Data Compression Explained (Simple)

different files

In this article, the basic concept of data compression is explained. Questions like why data compression is used and how it works are answered in a simple as possible manner.

Definition

Data compression means turning a piece of data into a smaller piece by using different coding. The coding is often based on identifying repetitive patterns in the data.

Take for example the following set of characters:

XXXXXXXYYYYYYYZZZZZZZ

We can display every character just once with the number of times it is present, like below:

X7Y7Z7

We have “compressed” the set of characters into a much shorter set. The set consisted of 21 characters, now there are only 6. We have saved 71,43% space. This percentage is called the compression ratio and is calculated as follows:

1 - (size of output / size of input)

Why is Data Compression Used?

Using data compression holds huge benefits. By removing or reencoding the repetitive parts of the data less space is needed to store it. Also when data is sent out through a network it takes less time to transfer it.

So by applying data compression you save:

  • Memory
  • Time

How Does Data Compression Work?

First, a compression algorithm is applied to change the data file into a smaller package. This smaller data package is then saved or transferred through a network. When somebody wants to access the data file, a decompression algorithm is applied which is the opposite of the compression algorithm. The decompression algorithm restores the compressed file to its original form.

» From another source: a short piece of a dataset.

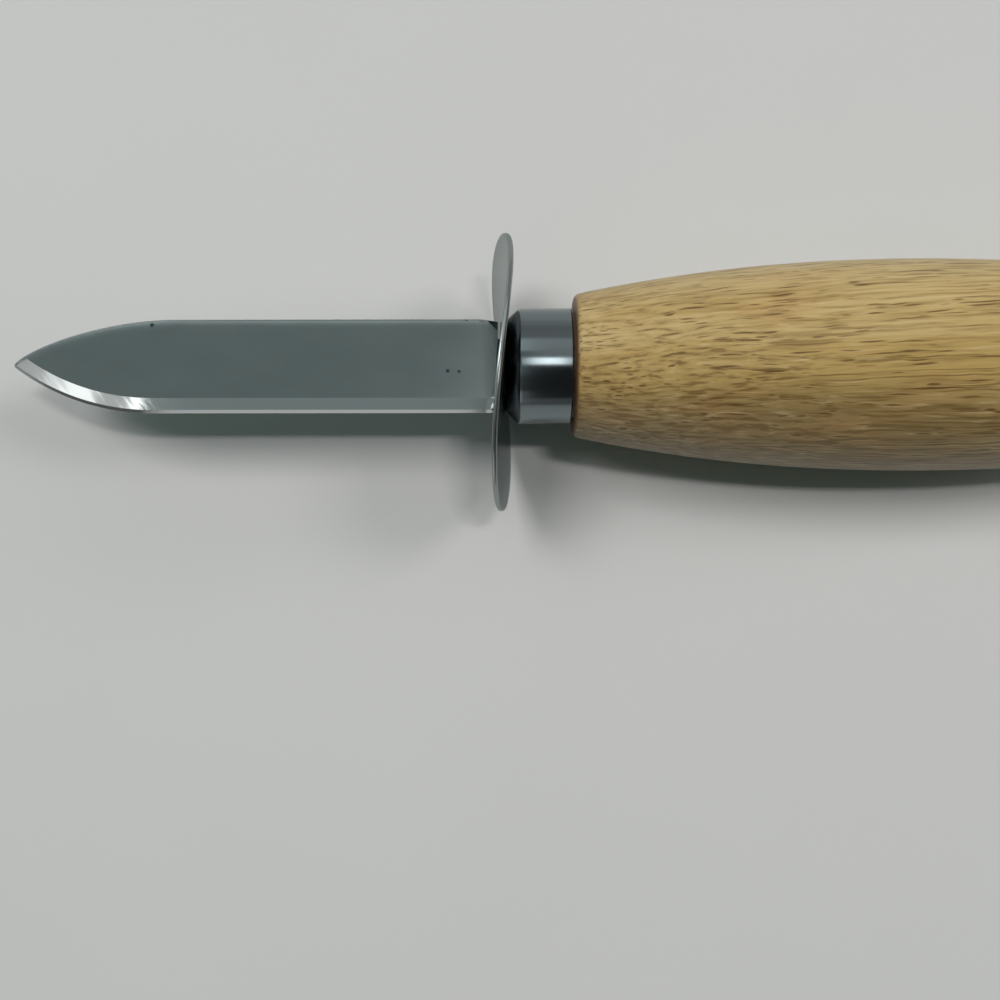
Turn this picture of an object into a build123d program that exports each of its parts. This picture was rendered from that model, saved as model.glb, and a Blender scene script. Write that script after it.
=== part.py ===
from build123d import *
import os
from math import acos, degrees, hypot, radians, sqrt, tan

os.makedirs("parts", exist_ok=True)

# An oyster knife lying on its side, in millimetres. X runs from the tip to the butt, Y from the
# cutting edge to the spine, and Z up. The blade lies flat. The knife rests on the belly of its
# handle and on the rim of its guard, and the origin is on the surface that it lies on, under the
# middle of the whole.

# One clearance between pieces that seat on each other, one for bonded faces, one overrun for cuts
seat_clearance = 0.05
bond_clearance = 0.02
overrun = 1.0

# Blade: a flat stamping, with its tang
blade_length = 73.0          # tip to shoulder
blade_width = 14.1
stock_thickness = 2.0
nose_height = 0.4            # the blunt end of the point
spine_curve_length = 24.0    # from the tip to where the spine runs straight
nose_handle_shares = (0.26, 0.69)  # of the curve's length and rise: how it leaves the nose
spine_handle_share = 0.26    # of the curve's length: how it comes into the straight
edge_curve_radius = 35.0     # the cutting edge curves up to the tip on one arc
spine_rounding = 0.25
root_relief_length = 2.8     # the spine dips a little just before the shoulder
root_relief_drop = 0.5
tang_width = 8.0
tang_length = 60.0           # shoulder to the end
tang_end_chamfer = 2.0

# The grind, alike on both faces: the whole face a little, then a wide bevel, then a narrow one,
# which leaves a blunt land. The root and the tang keep the thickness of the stock.
face_grind = 0.05
bevel_width = 2.2
bevel_depth_share = 0.55     # of what the two bevels take off one face
edge_bevel_width = 0.5
edge_land = 0.5
grind_stop = 0.9             # the grind ends this far before the shoulder

# Guard: an oval plate on the tang, dropped towards the cutting edge and twisted about its length.
# It is as wide as the handle's belly, so that the knife lies level.
guard_length = 41.6
guard_thickness = 0.8
guard_drop = 1.0
guard_twist_spine_side = 10.5  # degrees at the end
guard_twist_edge_side = 7.5
guard_rim_rounding = 0.2
slot_clearance = 0.1

# Ferrule: a drawn cup, its front wall slotted for the tang
ferrule_radius = 8.65
ferrule_length = 9.7
ferrule_wall = 0.8
ferrule_nose = 1.9           # how far its front corner is drawn in, both ways
ferrule_nose_rounding = 0.9
ferrule_lip_rounding = 0.2

# Handle: a turned barrel with a tenon inside the ferrule
handle_length = 102.0        # shoulder to butt
shoulder_step = 1.95         # the wood stands this far out past the ferrule
handle_belly_radius = 15.7
handle_butt_radius = 10.6
handle_front_rounding = 1.0
handle_butt_rounding = 4.5
barrel_power = 2.1           # how the radius falls away from the belly: 2 is a parabola
barrel_stations = 4          # stations on each side of the belly
shoulder_gap = 0.4           # between the ferrule's lip and the wood's shoulder
tang_bore_clearance = 0.5    # round the corners of the tang
tang_bore_reach = 2.0        # past the end of the tang
drill_point_angle = 118.0

# Places that follow
handle_front_radius = ferrule_radius + shoulder_step
guard_width = 2 * handle_belly_radius
ferrule_flat_radius = ferrule_radius - ferrule_nose
spine_reach = guard_length / 2 - guard_drop
edge_reach = guard_length / 2 + guard_drop
guard_twist_rate = max(
    tan(radians(guard_twist_spine_side)) / spine_reach,
    tan(radians(guard_twist_edge_side)) / edge_reach,
)
guard_lean_on_blade = guard_twist_rate * blade_width * stock_thickness / 4
guard_lean_on_ferrule = guard_twist_rate * ferrule_flat_radius**2 / 2
guard_seat = guard_lean_on_blade + seat_clearance
ferrule_seat = guard_lean_on_ferrule + seat_clearance
overall_length = (
    blade_length + guard_seat + guard_thickness + ferrule_seat + ferrule_length + shoulder_gap + handle_length
)

axis_y = guard_drop
axis_z = handle_belly_radius
tip_x = -overall_length / 2
root_x = tip_x + blade_length
guard_x = root_x + guard_seat + guard_thickness / 2
ferrule_x = guard_x + guard_thickness / 2 + ferrule_seat
handle_x = ferrule_x + ferrule_length + shoulder_gap
butt_x = handle_x + handle_length

spine_y = axis_y + blade_width / 2
edge_y = axis_y - blade_width / 2
nose_y = axis_y + nose_height
nose_handle_along, nose_handle_out = nose_handle_shares
spine_start_x = tip_x + spine_curve_length
edge_arc_drop = blade_width / 2
edge_arc_run = sqrt(edge_curve_radius**2 - (edge_curve_radius - edge_arc_drop) ** 2)
edge_start_x = tip_x + edge_arc_run
tang_end_x = root_x + tang_length

# The bore for the tang and what fills it
tenon_radius = ferrule_radius - ferrule_wall - seat_clearance
tenon_x = ferrule_x + ferrule_wall + seat_clearance
bore_radius = hypot(tang_width, stock_thickness) / 2 + tang_bore_clearance
bore_end_x = tang_end_x + tang_bore_reach

knife_axis = Axis((0, axis_y, axis_z), (1, 0, 0))
blade_plane = Plane.XY.offset(axis_z)
# Sections of the round pieces: local x along the knife, local y out from its axis
section_plane = Plane(origin=(0, axis_y, axis_z), x_dir=(1, 0, 0), z_dir=(0, -1, 0))


def cross_plane(x):
    """A plane across the knife at x: local x towards the spine, local y up."""
    return Plane(origin=(x, axis_y, axis_z), x_dir=(0, 1, 0), z_dir=(1, 0, 0))


# What the grinding takes off the upper face, along the straight edge and round the curve
edge_plane = Plane(origin=(edge_start_x, edge_y, axis_z), x_dir=(0, 1, 0), z_dir=(1, 0, 0))
edge_arc_axis = Axis((edge_start_x, edge_y + edge_curve_radius, axis_z), (0, 0, -1))
edge_arc_angle = degrees(acos((edge_curve_radius - edge_arc_drop - overrun) / edge_curve_radius))
half_stock = stock_thickness / 2
half_blade = half_stock - face_grind
half_land = edge_land / 2
bevel_depth = bevel_depth_share * (half_blade - half_land)

with BuildPart() as grind:
    with BuildSketch(edge_plane) as grind_section:
        with BuildLine():
            Polyline(
                (blade_width + overrun, half_blade),
                (bevel_width, half_blade),
                (edge_bevel_width, half_blade - bevel_depth),
                (0, half_land),
                (-overrun, half_land),
                (-overrun, half_stock + overrun),
                (blade_width + overrun, half_stock + overrun),
                close=True,
            )
        make_face()
    extrude(amount=root_x - grind_stop - edge_start_x)
    revolve(grind_section.sketch, axis=edge_arc_axis, revolution_arc=edge_arc_angle)

with BuildPart() as blade:
    with BuildSketch(blade_plane.offset(-half_stock)):
        with BuildLine():
            relief = Line((root_x, spine_y - root_relief_drop), (root_x - root_relief_length, spine_y))
            spine = Line(relief @ 1, (spine_start_x, spine_y))
            spine_curve = Bezier(
                spine @ 1,
                (spine_start_x - spine_handle_share * spine_curve_length, spine_y),
                (tip_x + nose_handle_along * spine_curve_length, nose_y + nose_handle_out * (spine_y - nose_y)),
                (tip_x, nose_y),
            )
            nose = Line(spine_curve @ 1, (tip_x, axis_y))
            edge_curve = TangentArc((edge_start_x, edge_y), nose @ 1, tangent=(-1, 0))
            edge = Line((edge_start_x, edge_y), (root_x, edge_y))
            Polyline(edge @ 1, (root_x, axis_y - tang_width / 2), (tang_end_x, axis_y - tang_width / 2),
                     (tang_end_x, axis_y + tang_width / 2), (root_x, axis_y + tang_width / 2), relief @ 0)
        make_face()
    extrude(amount=stock_thickness)
    tang_corners = blade.edges().filter_by(Axis.Z).group_by(Axis.X)[-1]
    chamfer(tang_corners, length=tang_end_chamfer)
    spine_edges = blade.edges().filter_by(Axis.X).group_by(Axis.Y)[-1]
    fillet(spine_edges, radius=spine_rounding)
    add(grind.part, mode=Mode.SUBTRACT)
    mirror(grind.part, about=blade_plane, mode=Mode.SUBTRACT)
blade.part.label = "blade"
export_step(blade.part, "parts/blade.step")

# The plate runs smoothly through three sections, each turned about the knife's Y direction
guard_stations = (
    (-edge_reach, -guard_twist_edge_side),
    (0, 0),
    (spine_reach, guard_twist_spine_side),
)
with BuildPart() as guard:
    for reach, twist in guard_stations:
        station = Plane(origin=(guard_x, axis_y + reach, axis_z), x_dir=(1, 0, 0), z_dir=(0, 1, 0))
        with BuildSketch(station.rotated((0, twist, 0))):
            Rectangle(guard_thickness, guard_width + 2 * overrun)
    loft()
    with BuildSketch(cross_plane(guard_x)):
        with Locations((-guard_drop, 0)):
            Ellipse(guard_length / 2, guard_width / 2)
    extrude(amount=guard_width / 2, both=True, mode=Mode.INTERSECT)
    rim_edges = guard.edges().filter_by(lambda rim: rim.length > guard_thickness)
    fillet(rim_edges, radius=guard_rim_rounding)
    with BuildSketch(cross_plane(guard_x)):
        Rectangle(tang_width + 2 * slot_clearance, stock_thickness + 2 * slot_clearance)
    extrude(amount=guard_thickness + overrun, both=True, mode=Mode.SUBTRACT)
guard.part.label = "guard"
export_step(guard.part, "parts/guard.step")

with BuildPart() as ferrule:
    with BuildSketch(section_plane):
        with BuildLine():
            Polyline(
                (ferrule_x, 0),
                (ferrule_x, ferrule_flat_radius),
                (ferrule_x + ferrule_nose, ferrule_radius),
                (ferrule_x + ferrule_length, ferrule_radius),
                (ferrule_x + ferrule_length, 0),
                close=True,
            )
        make_face()
    revolve(axis=knife_axis)
    nose_edges = ferrule.edges().filter_by(GeomType.CIRCLE).sort_by(Axis.X)[:2]
    fillet(nose_edges, radius=ferrule_nose_rounding)
    offset(amount=-ferrule_wall, openings=ferrule.faces().sort_by(Axis.X)[-1])
    lip_edge = ferrule.edges().group_by(Axis.X)[-1].sort_by(SortBy.RADIUS)[-1]
    fillet(lip_edge, radius=ferrule_lip_rounding)
    with BuildSketch(cross_plane(ferrule_x)):
        Rectangle(tang_width + 2 * slot_clearance, stock_thickness + 2 * slot_clearance)
    extrude(amount=ferrule_wall + overrun, both=True, mode=Mode.SUBTRACT)
ferrule.part.label = "ferrule"
export_step(ferrule.part, "parts/ferrule.step")


def bore_profile(radius, start_x, end_x):
    """Half the section of a hole drilled from start_x to end_x, with the cone that the drill leaves."""
    cone = radius / tan(radians(drill_point_angle / 2))
    Polyline((start_x, 0), (start_x, radius), (end_x, radius), (end_x + cone, 0), close=True)


def barrel_radius(share, end_radius):
    """The handle's radius at a share of the way from its belly to one end."""
    return handle_belly_radius - (handle_belly_radius - end_radius) * share**barrel_power


belly_x = handle_x + handle_length / 2
station_shares = [station / barrel_stations for station in range(1, barrel_stations + 1)]
front_points = [
    (belly_x - share * handle_length / 2, barrel_radius(share, handle_front_radius))
    for share in reversed(station_shares)
]
butt_points = [
    (belly_x + share * handle_length / 2, barrel_radius(share, handle_butt_radius))
    for share in station_shares
]
with BuildPart() as handle:
    with BuildSketch(section_plane) as handle_section:
        with BuildLine():
            barrel = Spline(*front_points, (belly_x, handle_belly_radius), *butt_points)
            Polyline(
                barrel @ 1,
                (butt_x, 0),
                (tenon_x, 0),
                (tenon_x, tenon_radius - ferrule_nose),
                (tenon_x + ferrule_nose, tenon_radius),
                (handle_x, tenon_radius),
                barrel @ 0,
            )
        make_face()
        butt_corner = handle_section.vertices().sort_by_distance(barrel @ 1)[0]
        fillet(butt_corner, radius=handle_butt_rounding)
        front_corner = handle_section.vertices().sort_by_distance(barrel @ 0)[0]
        fillet(front_corner, radius=handle_front_rounding)
    revolve(axis=knife_axis)
    with BuildSketch(section_plane):
        with BuildLine():
            bore_profile(bore_radius, tenon_x, bore_end_x)
        make_face()
    revolve(axis=knife_axis, mode=Mode.SUBTRACT)
handle.part.label = "handle"
export_step(handle.part, "parts/handle.step")

with BuildPart() as tang_adhesive:
    with BuildSketch(section_plane):
        with BuildLine():
            bore_profile(bore_radius - bond_clearance, tenon_x, bore_end_x)
        make_face()
    revolve(axis=knife_axis)
    with BuildSketch(cross_plane(tenon_x)):
        Rectangle(tang_width + 2 * bond_clearance, stock_thickness + 2 * bond_clearance)
    extrude(amount=tang_end_x + bond_clearance - tenon_x, mode=Mode.SUBTRACT)
tang_adhesive.part.label = "tang_adhesive"
export_step(tang_adhesive.part, "parts/tang_adhesive.step")
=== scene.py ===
from math import asin, cos, hypot, pi, radians, sin, sqrt, tan

import bmesh
import bpy
from mathutils import Matrix, Vector
from mathutils.geometry import delaunay_2d_cdt


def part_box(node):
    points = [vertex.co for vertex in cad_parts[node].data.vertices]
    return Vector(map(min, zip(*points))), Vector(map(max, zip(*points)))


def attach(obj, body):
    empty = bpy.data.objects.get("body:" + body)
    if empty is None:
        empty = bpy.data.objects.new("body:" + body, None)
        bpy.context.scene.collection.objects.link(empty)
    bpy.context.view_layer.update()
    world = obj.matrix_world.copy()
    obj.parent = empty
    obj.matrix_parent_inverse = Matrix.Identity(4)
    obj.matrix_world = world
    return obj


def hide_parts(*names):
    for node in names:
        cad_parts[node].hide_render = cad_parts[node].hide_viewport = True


# An oyster knife lying on its side on a pale table. X runs from the tip to the butt, Y from the
# cutting edge to the spine, and Z up. Lengths are written in millimetres, and mm turns them to metres.
mm = 0.001
scene = bpy.context.scene
scene.view_settings.view_transform = "Standard"

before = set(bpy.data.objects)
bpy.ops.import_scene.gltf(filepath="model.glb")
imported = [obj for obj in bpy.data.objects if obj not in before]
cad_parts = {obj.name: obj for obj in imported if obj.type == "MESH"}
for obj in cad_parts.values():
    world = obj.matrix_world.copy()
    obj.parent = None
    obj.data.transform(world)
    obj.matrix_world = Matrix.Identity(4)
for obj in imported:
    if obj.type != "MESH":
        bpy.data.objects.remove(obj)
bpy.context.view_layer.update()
blade_low, blade_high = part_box("blade")
guard_low, guard_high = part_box("guard")
ferrule_low, ferrule_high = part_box("ferrule")
handle_low, handle_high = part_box("handle")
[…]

So ultimately you have the same file while saving a lot of memory and time. The downside is that the file has to be processed every time someone wants to access it. However, processing is faster and less costly than consuming a lot of memory.

Compression Algorithms

Depending on the nature of the data different kinds of algorithms are used. These algorithms can be divided into two broad categories: lossless and lossy compression.

Lossless compression compresses and decompresses the file without losing any parts of the original file. The focus is on identifying repetitive patterns in the file.

In the process of lossy compression, parts of the original file are lost. The result is often a file of a lesser quality than the original. The focus is on distinguishing important and less important parts.

Is Data Compression Always a Good Idea?

Data compression has huge benefits and is essential for a lot of technologies, however data compression is not always applicable.

Compression algorithms are designed to find certain patterns in the data. When the content of the data is very random, the gained space or compression ratio can be very limited.

This is also the case when the dataset is very small.

The compression can reveal certain patterns in the data that can pose a security risk.

Reasons not to compress:

  • Data too random
  • Dataset too small
  • Risk of revealing patterns